私の計画では配当金があるため、かなり状況はマシになるはずですが…。
夫婦ともギリギリまで生存するケース
夫婦ともにギリギリまで生存する想定なら、常に年金が二人分支給され続けるため、かなりお金に余裕があるように見えます。ただ、介護施設に入るため等のお金はこのグラフでは考慮されていませんし、物価は二倍程度になっているので、実質的には現在の半分程度の価値しかないことになります。リスク資産が物価についていってくれていればいいんですが、その場合は換金するときに大きく課税されることにもなります。
リタイアから年金受給開始までは収支がマイナスですが、受給開始後は100歳になるまでプラスが続き、かなり安定しています。
夫が先に死ぬケース
今度はより起きそうな想定として、夫(つまり私です)が早期に死ぬケースを想定します。80歳で死ぬとしましょう。奥さんは厚生年金を受給しているため、私の遺族厚生年金と自身の厚生年金のどちらを受給するか選択することになりますが、どちらを選んでも大して変わらない金額になると思われます。つまり、私の分の年金収入がまるっとなくなることになります。代わりに、生活費は10%少なくなると想定します。
夫婦生存ケースに比べると余裕はなくなりましたが、まだ終末介護等に向けた資金は残っているように見えます。

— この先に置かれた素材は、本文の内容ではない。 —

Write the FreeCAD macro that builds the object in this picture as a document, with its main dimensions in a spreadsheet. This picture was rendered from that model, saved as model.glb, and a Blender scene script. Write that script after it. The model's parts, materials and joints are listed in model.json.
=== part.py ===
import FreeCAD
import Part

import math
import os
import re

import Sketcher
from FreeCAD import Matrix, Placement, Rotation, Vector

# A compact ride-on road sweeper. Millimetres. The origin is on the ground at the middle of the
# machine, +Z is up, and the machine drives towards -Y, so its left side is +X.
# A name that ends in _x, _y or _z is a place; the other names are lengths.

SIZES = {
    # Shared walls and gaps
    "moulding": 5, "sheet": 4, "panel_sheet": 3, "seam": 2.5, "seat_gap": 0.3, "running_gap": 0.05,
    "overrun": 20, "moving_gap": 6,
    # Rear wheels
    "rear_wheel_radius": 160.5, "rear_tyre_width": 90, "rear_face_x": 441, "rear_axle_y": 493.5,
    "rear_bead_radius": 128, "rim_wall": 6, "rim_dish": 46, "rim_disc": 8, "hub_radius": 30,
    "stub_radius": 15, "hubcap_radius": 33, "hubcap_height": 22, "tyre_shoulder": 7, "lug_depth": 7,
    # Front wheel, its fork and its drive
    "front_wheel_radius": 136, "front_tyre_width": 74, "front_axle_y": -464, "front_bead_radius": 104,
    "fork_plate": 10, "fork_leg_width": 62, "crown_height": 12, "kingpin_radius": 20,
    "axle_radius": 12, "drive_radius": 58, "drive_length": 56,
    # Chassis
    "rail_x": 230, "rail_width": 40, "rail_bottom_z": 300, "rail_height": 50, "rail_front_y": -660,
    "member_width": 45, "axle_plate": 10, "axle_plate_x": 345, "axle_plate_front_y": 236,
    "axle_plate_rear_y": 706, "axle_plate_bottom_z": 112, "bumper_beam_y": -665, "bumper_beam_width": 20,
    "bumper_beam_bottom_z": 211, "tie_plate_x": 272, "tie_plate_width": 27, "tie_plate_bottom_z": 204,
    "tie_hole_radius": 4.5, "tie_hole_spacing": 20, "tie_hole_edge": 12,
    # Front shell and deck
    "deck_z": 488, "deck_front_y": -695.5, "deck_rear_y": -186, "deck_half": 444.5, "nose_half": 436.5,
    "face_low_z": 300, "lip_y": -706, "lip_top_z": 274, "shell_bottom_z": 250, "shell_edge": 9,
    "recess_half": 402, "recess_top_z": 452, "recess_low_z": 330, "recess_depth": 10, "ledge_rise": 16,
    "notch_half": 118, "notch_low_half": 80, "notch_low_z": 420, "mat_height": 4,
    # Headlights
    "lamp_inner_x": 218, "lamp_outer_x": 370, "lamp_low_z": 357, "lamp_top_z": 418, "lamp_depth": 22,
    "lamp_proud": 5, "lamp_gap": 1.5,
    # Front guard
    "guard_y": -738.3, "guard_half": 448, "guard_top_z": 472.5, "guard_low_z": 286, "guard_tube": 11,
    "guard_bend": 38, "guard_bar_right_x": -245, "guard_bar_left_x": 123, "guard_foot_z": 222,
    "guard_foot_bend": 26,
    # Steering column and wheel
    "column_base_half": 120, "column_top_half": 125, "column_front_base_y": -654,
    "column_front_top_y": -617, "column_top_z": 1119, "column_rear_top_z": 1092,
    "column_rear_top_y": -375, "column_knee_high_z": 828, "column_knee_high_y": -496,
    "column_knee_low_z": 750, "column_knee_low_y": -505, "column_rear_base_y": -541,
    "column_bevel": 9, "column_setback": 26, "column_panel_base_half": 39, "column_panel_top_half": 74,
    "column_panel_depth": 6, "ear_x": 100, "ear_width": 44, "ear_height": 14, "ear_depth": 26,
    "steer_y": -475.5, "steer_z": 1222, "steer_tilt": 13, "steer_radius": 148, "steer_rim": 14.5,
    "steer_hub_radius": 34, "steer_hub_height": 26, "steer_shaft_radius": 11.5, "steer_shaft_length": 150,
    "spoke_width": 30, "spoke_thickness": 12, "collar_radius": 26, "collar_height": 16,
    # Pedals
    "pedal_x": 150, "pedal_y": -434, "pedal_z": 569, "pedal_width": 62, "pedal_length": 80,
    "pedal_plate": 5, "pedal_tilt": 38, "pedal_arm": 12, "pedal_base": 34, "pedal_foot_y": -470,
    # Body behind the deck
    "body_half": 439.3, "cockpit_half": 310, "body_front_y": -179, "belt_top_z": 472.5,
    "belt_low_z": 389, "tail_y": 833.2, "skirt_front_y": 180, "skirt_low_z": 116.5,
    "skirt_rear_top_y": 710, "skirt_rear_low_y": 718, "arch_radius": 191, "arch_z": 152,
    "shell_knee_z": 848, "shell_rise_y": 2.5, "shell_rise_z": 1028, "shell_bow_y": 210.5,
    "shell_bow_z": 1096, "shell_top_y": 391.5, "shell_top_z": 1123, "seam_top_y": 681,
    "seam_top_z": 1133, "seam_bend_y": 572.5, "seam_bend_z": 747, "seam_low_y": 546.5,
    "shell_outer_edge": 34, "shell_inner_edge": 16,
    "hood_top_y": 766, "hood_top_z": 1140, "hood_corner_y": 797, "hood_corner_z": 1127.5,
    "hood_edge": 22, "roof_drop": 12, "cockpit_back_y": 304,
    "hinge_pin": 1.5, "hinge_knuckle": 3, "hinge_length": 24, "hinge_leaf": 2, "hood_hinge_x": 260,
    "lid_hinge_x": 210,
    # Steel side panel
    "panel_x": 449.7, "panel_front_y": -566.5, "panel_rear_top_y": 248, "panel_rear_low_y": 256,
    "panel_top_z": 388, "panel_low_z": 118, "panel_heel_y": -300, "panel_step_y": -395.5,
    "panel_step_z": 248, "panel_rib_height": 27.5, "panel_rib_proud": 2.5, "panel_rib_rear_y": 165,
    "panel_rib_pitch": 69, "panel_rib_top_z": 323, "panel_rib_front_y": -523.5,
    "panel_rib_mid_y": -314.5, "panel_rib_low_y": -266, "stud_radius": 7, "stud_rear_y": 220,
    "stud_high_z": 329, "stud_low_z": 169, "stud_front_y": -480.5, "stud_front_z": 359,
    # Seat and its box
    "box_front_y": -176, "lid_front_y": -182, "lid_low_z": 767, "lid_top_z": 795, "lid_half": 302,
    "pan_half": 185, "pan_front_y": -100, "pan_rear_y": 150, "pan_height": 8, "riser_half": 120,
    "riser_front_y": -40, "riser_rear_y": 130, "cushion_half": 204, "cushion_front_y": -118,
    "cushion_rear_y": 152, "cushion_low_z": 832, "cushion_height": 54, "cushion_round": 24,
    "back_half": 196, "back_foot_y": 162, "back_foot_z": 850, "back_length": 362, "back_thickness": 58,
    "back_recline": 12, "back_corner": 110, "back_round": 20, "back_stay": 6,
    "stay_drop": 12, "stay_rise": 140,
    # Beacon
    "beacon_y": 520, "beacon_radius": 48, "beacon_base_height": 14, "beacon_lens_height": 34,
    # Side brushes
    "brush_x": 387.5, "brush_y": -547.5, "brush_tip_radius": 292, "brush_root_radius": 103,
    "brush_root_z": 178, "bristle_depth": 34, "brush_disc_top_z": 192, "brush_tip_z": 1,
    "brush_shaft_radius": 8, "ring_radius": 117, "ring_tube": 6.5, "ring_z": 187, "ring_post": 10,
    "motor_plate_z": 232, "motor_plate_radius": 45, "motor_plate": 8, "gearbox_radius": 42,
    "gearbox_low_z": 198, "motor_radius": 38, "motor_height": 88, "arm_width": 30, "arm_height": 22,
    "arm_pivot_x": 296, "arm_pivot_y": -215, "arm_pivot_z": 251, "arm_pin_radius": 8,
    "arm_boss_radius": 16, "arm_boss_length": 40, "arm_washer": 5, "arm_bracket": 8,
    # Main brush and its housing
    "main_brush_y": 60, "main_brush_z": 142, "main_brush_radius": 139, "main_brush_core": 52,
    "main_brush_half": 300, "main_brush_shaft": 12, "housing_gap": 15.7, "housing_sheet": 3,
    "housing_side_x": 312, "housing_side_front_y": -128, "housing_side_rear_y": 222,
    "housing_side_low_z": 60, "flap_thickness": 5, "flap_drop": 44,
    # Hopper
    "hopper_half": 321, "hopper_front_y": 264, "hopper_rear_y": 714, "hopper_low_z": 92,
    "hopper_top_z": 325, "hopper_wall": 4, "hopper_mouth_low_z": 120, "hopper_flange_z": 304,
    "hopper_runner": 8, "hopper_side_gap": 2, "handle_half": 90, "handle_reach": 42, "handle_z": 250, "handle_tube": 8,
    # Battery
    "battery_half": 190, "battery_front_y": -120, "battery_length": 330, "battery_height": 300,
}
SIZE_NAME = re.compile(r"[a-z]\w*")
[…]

収支は夫死亡時点でマイナスに転落していますね。とはいえ、死ぬまで逃げ切るなら大丈夫なんじゃないでしょうか…?
おまけ:インフレ率が2%の場合
夫が先立つケースで、インフレ率を2%にしてみます。
0.5%上げただけですが、現預金が尽き、リスク資産の換金が必要となっています。こうなると配当も減っていくので、加速度的に資産がなくなっていきます。インフレ率が高くなると、そのぶん年金や配当もある程度は追随することを期待はできますが、やはりインフレは恐ろしいです。
長くは持ちそうにない収支ですね。
2019年の制度見直し案に注目
前回の制度改正案はほぼすべて実現
2014年に実施された財政検証、制度改正検討では、以下の3つの改正案(オプション試算という名目)が策定・試算されました。これらはいずれも多少形を変えつつ実現済み、もしくはその方向に向かっています。

- マクロ経済スライドの仕組みの見直し
- 賃金や物価が低下した場合は適用されないマクロ経済スライドをフル適用する案
- 適用されなかった期間も後ほどまとめて適用する、という形ですでに実現
- 被用者保険の更なる適用拡大
- パート労働者等の厚生年金加入、対象事業所の拡大等
- 既に適用対象を拡大、現在さらなる拡大に向けて検討中
- 保険料拠出期間の延長と受給開始年齢の選択制
- 65歳まで拠出可能、70歳以降の受給繰り下げ等
- 現在実施に向けて検討中
2019年中頃には、新たな制度改正の方向性を決定づける試案が新しく策定される見込みです。ここで将来の受給額減少につながるような案が出るのか、要注目です。